(Data excerpt):

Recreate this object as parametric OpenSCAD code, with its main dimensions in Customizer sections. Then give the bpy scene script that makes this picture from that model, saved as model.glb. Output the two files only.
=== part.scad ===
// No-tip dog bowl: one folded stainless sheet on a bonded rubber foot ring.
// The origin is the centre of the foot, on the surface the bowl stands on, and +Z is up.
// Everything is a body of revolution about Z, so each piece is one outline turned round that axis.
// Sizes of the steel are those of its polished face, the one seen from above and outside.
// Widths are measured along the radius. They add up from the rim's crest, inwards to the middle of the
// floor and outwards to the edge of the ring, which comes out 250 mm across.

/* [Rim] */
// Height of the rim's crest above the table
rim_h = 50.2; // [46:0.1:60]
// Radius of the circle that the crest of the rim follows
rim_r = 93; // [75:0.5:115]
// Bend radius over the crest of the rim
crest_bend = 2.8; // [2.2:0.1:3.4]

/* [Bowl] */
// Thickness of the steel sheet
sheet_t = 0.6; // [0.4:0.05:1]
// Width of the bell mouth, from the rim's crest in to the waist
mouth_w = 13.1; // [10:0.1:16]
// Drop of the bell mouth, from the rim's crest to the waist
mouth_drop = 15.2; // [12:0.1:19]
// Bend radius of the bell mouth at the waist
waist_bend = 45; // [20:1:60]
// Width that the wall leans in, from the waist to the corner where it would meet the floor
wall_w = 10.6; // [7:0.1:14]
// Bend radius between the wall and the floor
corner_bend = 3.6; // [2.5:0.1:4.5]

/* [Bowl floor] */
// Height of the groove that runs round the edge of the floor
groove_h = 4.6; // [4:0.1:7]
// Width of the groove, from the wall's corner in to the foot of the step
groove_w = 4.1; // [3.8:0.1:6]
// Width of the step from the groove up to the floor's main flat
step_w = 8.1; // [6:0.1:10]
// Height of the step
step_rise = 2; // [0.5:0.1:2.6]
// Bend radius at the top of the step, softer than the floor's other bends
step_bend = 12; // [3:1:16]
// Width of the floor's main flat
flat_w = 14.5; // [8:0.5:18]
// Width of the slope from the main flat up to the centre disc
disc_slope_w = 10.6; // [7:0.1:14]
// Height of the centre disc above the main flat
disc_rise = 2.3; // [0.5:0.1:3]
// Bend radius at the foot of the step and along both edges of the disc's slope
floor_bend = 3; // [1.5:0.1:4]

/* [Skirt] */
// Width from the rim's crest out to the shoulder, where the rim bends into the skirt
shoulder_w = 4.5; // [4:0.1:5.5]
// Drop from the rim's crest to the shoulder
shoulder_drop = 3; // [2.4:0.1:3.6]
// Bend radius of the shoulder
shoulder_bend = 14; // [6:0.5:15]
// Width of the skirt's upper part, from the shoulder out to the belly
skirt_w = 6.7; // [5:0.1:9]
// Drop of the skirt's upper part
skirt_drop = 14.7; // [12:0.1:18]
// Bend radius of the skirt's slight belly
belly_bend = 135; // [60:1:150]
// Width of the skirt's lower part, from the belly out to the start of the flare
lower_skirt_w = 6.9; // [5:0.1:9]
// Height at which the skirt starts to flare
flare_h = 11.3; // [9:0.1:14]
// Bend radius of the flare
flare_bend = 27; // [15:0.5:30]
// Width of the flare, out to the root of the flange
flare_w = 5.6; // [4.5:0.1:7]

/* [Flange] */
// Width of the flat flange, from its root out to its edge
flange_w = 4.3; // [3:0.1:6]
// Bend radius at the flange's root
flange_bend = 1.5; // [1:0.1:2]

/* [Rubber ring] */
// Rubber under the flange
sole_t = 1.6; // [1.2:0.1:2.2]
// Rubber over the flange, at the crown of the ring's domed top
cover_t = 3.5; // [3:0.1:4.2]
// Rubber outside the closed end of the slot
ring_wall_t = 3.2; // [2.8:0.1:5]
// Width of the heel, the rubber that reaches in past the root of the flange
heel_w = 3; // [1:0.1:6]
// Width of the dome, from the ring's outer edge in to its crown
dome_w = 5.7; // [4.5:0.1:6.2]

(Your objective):
Repeat, exactly and only, the lines from the beginning of the material through the line that contains "250 mm across.".

(Result):
Recreate this object as parametric OpenSCAD code, with its main dimensions in Customizer sections. Then give the bpy scene script that makes this picture from that model, saved as model.glb. Output the two files only.
=== part.scad ===
// No-tip dog bowl: one folded stainless sheet on a bonded rubber foot ring.
// The origin is the centre of the foot, on the surface the bowl stands on, and +Z is up.
// Everything is a body of revolution about Z, so each piece is one outline turned round that axis.
// Sizes of the steel are those of its polished face, the one seen from above and outside.
// Widths are measured along the radius. They add up from the rim's crest, inwards to the middle of the
// floor and outwards to the edge of the ring, which comes out 250 mm across.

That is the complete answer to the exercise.